At the Hawk’s Well is a severe deviation from the realistic approached practised by other playwrights, yet it is as valid as a representation of Ireland as other plays. Where the previously discussed works sought to more-or-less portray Ireland as it existed, Yeats’s play portrays the deep running mythological roots of the country. Though told in a stylised way not native to Ireland, what emerges is a play so steeped in Irish mythology it is portraying the soul of the nation’s history.
The Irish Literary Revival began with an intention of bringing to the stage plays with Nationalistic inclinations, as a call for freedom to the Irish people: “We will show that Ireland is not the home of buffoonery and of easy sentiment, as it has been represented, but the home of an ancient idealism” (Abbey Theatre mission statement).
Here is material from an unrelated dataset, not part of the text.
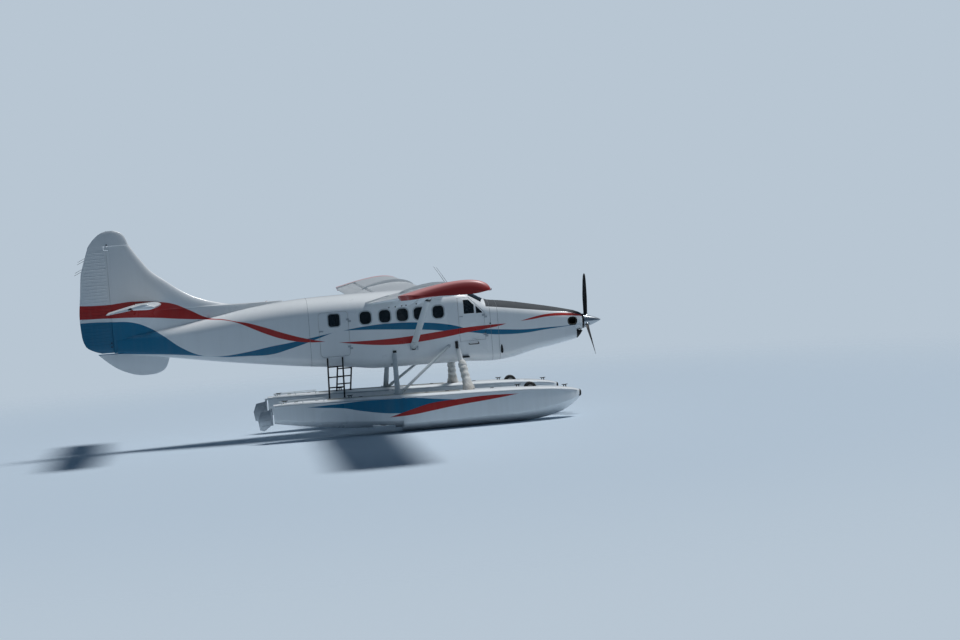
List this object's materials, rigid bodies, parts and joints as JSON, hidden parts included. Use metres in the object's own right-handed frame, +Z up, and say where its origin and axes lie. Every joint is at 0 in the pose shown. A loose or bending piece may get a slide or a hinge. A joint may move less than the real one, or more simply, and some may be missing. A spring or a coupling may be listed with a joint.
{
  "type": "single-engine floatplane on amphibious floats",
  "caption": "High-wing utility floatplane with a turbine nose, a hollow cabin with doors, drooped flaps, twin floats with retracted wheels, and red and blue stripes on white.",
  "frame": {"origin": "on the ground, below the middle of the length and the middle of the span, level with the keels of the floats", "axes": "+X towards the nose, +Y to port (the left wing), +Z up"},
  "size_m": [12.864, 17.68, 5.372],
  "materials": {
    "white_enamel": "gloss white enamel on riveted sheet, with red and blue stripes",
    "white_skin": "gloss white enamel on light alloy wing and tail skins",
    "red_enamel": "gloss brick red enamel",
    "polished_metal": "polished spun aluminium",
    "dark_enamel": "satin black enamel",
    "blade_black": "matt black propeller blade",
    "bare_alloy": "dull anodised strut and fitting",
    "engine_metal": "grey cast and machined engine casing",
    "window": "clear acrylic, lightly tinted",
    "cabin_trim": "grey woven seat cloth",
    "panel_black": "matt black panel",
    "tyre": "black tyre rubber"
  },
  "bodies": {
    "airframe": {"cabin_shell": "white_enamel", "tail_cone": "white_skin", "engine_cowl": "white_enamel", "intake_lip": "dark_enamel", "engine_block": "engine_metal", "exhaust_left": "dark_enamel", "exhaust_right": "dark_enamel", "windscreen": "window", "side_glazing_left": "window", "side_glazing_right": "window", "cabin_seats": "cabin_trim", "pilot_seats": "cabin_trim", "instrument_panel": "panel_black", "wing_left": "white_skin", "wing_right": "white_skin", "wing_tip_left": "red_enamel", "wing_tip_right": "red_enamel", "wing_strut_left": "white_skin", "wing_strut_right": "white_skin", "fin": "white_skin", "ventral_fin": "white_skin", "tailplane": "white_skin", "float_left": "white_enamel", "float_right": "white_enamel", "front_strut_left": "white_skin", "front_strut_right": "white_skin", "rear_strut_left": "white_skin", "rear_strut_right": "white_skin", "diagonal_strut_left": "bare_alloy", "diagonal_strut_right": "bare_alloy", "front_spreader": "bare_alloy", "rear_spreader": "bare_alloy", "ladder_right": "dark_enamel", "ladder_left": "dark_enamel"},
    "propeller": {"spinner": "polished_metal", "propeller_blades": "blade_black"},
    "rudder": {"rudder": "white_skin"},
    "elevator": {"elevator_left": "white_skin", "elevator_right": "white_skin"},
    "flap_left": {"flap_left": "white_skin"},
    "flap_right": {"flap_right": "white_skin"},
    "aileron_left": {"aileron_left": "white_skin"},
    "aileron_right": {"aileron_right": "white_skin"},
    "water_rudder_left": {"water_rudder_left": "bare_alloy"},
    "water_rudder_right": {"water_rudder_right": "bare_alloy"},
    "nose_wheel_left": {"nose_wheel_left": "tyre"},
    "nose_wheel_right": {"nose_wheel_right": "tyre"},
    "main_wheels_left": {"main_wheels_left": "tyre"},
    "main_wheels_right": {"main_wheels_right": "tyre"},
    "cabin_door_right": {"cabin_door_right": "white_enamel"},
    "cargo_door_left": {"cargo_door_left": "white_enamel"},
    "cockpit_door_right": {"cockpit_door_right": "white_enamel"},
    "cockpit_door_left": {"cockpit_door_left": "white_enamel"}
  },
  "joints": [
    {"name": "propeller_spin", "type": "hinge", "parent": "airframe", "child": "propeller", "pos_m": [6.05, 0, 2.235], "axis": [1, 0, 0], "continuous": true},
    {"name": "rudder_swing", "type": "hinge", "parent": "airframe", "child": "rudder", "pos_m": [-5.68, 0, 3.5], "axis": [0, 0, 1], "range_deg": [-25, 25]},
    {"name": "elevator_pitch", "type": "hinge", "parent": "airframe", "child": "elevator", "pos_m": [-5.11, 0, 3.5], "axis": [0, 1, 0], "range_deg": [-5, 36]},
    {"name": "flap_left_droop", "type": "hinge", "parent": "airframe", "child": "flap_left", "pos_m": [0.932, 0.96, 3.19159], "axis": [0, 0.9994, 0.0349], "range_deg": [-42, 3]},
    {"name": "flap_right_droop", "type": "hinge", "parent": "airframe", "child": "flap_right", "pos_m": [0.932, -0.96, 3.19159], "axis": [0, 0.9994, -0.0349], "range_deg": [-42, 3]},
    {"name": "aileron_left_roll", "type": "hinge", "parent": "airframe", "child": "aileron_left", "pos_m": [0.932, 4.62, 3.3194], "axis": [0, 0.9994, 0.0349], "range_deg": [-18, 18]},
    {"name": "aileron_right_roll", "type": "hinge", "parent": "airframe", "child": "aileron_right", "pos_m": [0.932, -4.62, 3.3194], "axis": [0, 0.9994, -0.0349], "range_deg": [-18, 18]},
    {"name": "water_rudder_left_swing", "type": "hinge", "parent": "airframe", "child": "water_rudder_left", "pos_m": [-2.055, 1.5, 0.6], "axis": [0, 0, 1], "range_deg": [-30, 30]},
    {"name": "water_rudder_right_swing", "type": "hinge", "parent": "airframe", "child": "water_rudder_right", "pos_m": [-2.055, -1.5, 0.6], "axis": [0, 0, 1], "range_deg": [-30, 30]},
    {"name": "nose_wheel_left_spin", "type": "hinge", "parent": "airframe", "child": "nose_wheel_left", "pos_m": [4.24, 1.5, 0.78], "axis": [0, 1, 0], "continuous": true},
    {"name": "main_wheels_left_spin", "type": "hinge", "parent": "airframe", "child": "main_wheels_left", "pos_m": [0.61, 1.5, 0.44], "axis": [0, 1, 0], "continuous": true},
    {"name": "nose_wheel_right_spin", "type": "hinge", "parent": "airframe", "child": "nose_wheel_right", "pos_m": [4.24, -1.5, 0.78], "axis": [0, 1, 0], "continuous": true},
    {"name": "main_wheels_right_spin", "type": "hinge", "parent": "airframe", "child": "main_wheels_right", "pos_m": [0.61, -1.5, 0.44], "axis": [0, 1, 0], "continuous": true},
    {"name": "cabin_door_right_swing", "type": "hinge", "parent": "airframe", "child": "cabin_door_right", "pos_m": [0.012, -0.816, 2.4], "axis": [0, 0, 1], "range_deg": [0, 92]},
    {"name": "cargo_door_left_swing", "type": "hinge", "parent": "airframe", "child": "cargo_door_left", "pos_m": [0.212, 0.816, 2.4], "axis": [0, 0, -1], "range_deg": [0, 92]},
    {"name": "cockpit_door_right_swing", "type": "hinge", "parent": "airframe", "child": "cockpit_door_right", "pos_m": [3.386, -0.659, 2.4], "axis": [0, 0, 1], "range_deg": [0, 75]},
    {"name": "cockpit_door_left_swing", "type": "hinge", "parent": "airframe", "child": "cockpit_door_left", "pos_m": [3.386, 0.659, 2.4], "axis": [0, 0, -1], "range_deg": [0, 75]}
  ],
  "couplings": [
    {"joint": "flap_right_droop", "follows": "flap_left_droop", "ratio": 1},
    {"joint": "aileron_right_roll", "follows": "aileron_left_roll", "ratio": -1},
    {"joint": "water_rudder_right_swing", "follows": "water_rudder_left_swing", "ratio": 1}
  ]
}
To this end playwrights such as Yeats and Lady Gregory looked to mythology for a noble Ireland, for heroes. These heroes were welcomed to the stage by the public, as well as the messages of an idealised Ireland. These works express the fantastical elements of the National Theatre in its early days.
As we have seen this idealised depiction of Ireland as a land of heroes and Irish people as a race of strong warriors was not fully embraced by all playwrights. Though those “Cuchulainoid” plays served their purposes, theatre is ever evolving as time progresses. In fact, Lady Gregory herself once wrote: “One has to go on with experiment or interest in creation fades, at least so it is with me”. Hence playwrights looked from mythology to realism, to capture the Ireland they knew. They did not believe that the early work of the Irish Literary Revival was indicative of true Ireland. They looked to the people themselves to build their work upon.
To compare these two types of Irish theatre is without reason as they are valid and may exist in their own right; they illuminate the wealth of Irish literary talent and the broad scope of work this talent has produced and continues to produce.